The deployment must export the Kahuna meter through its telemetry pipeline before these instruments are visible externally.

Troubleshooting

A Hot Range Never Splits

Confirm all of the following:

  • The key space is registered for key-range routing
  • RangeSplitLoadThreshold is greater than zero
  • Leader balancing is enabled on every participating node
  • Both write rate and queue depth remain above their thresholds for the complete load window
  • The writes use persistent durability and therefore pass through Raft

Reads and ephemeral writes do not contribute to the load-split rate.

Splits Do Not Improve Throughput

Check whether the child leadership moved to another node. Rising kahuna.range.split.no_relief_skips indicates that no relief target was available. Also verify the cluster has a less-loaded peer and inspect the leader-balancer metrics.

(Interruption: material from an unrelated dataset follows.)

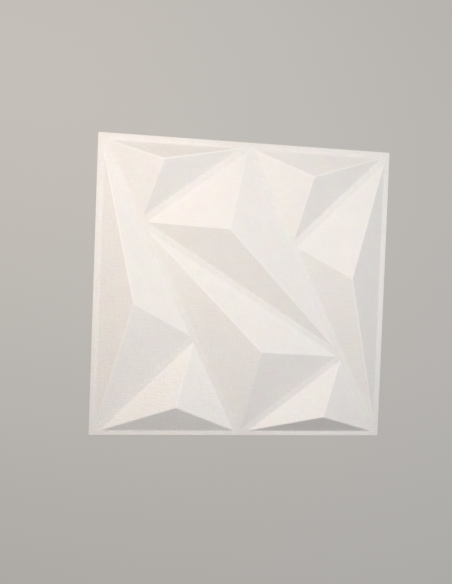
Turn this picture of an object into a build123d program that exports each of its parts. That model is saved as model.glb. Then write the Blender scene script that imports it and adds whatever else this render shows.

Splitting distributes Raft leadership and write coordination. It does not reduce total stored bytes because replicas continue to hold the data.

Ranges Merge and Split Repeatedly

The warm-range merge guard normally prevents this cycle. If it occurs, increase the settle window or adjust the load threshold so a recently active range is not immediately considered cold enough to merge.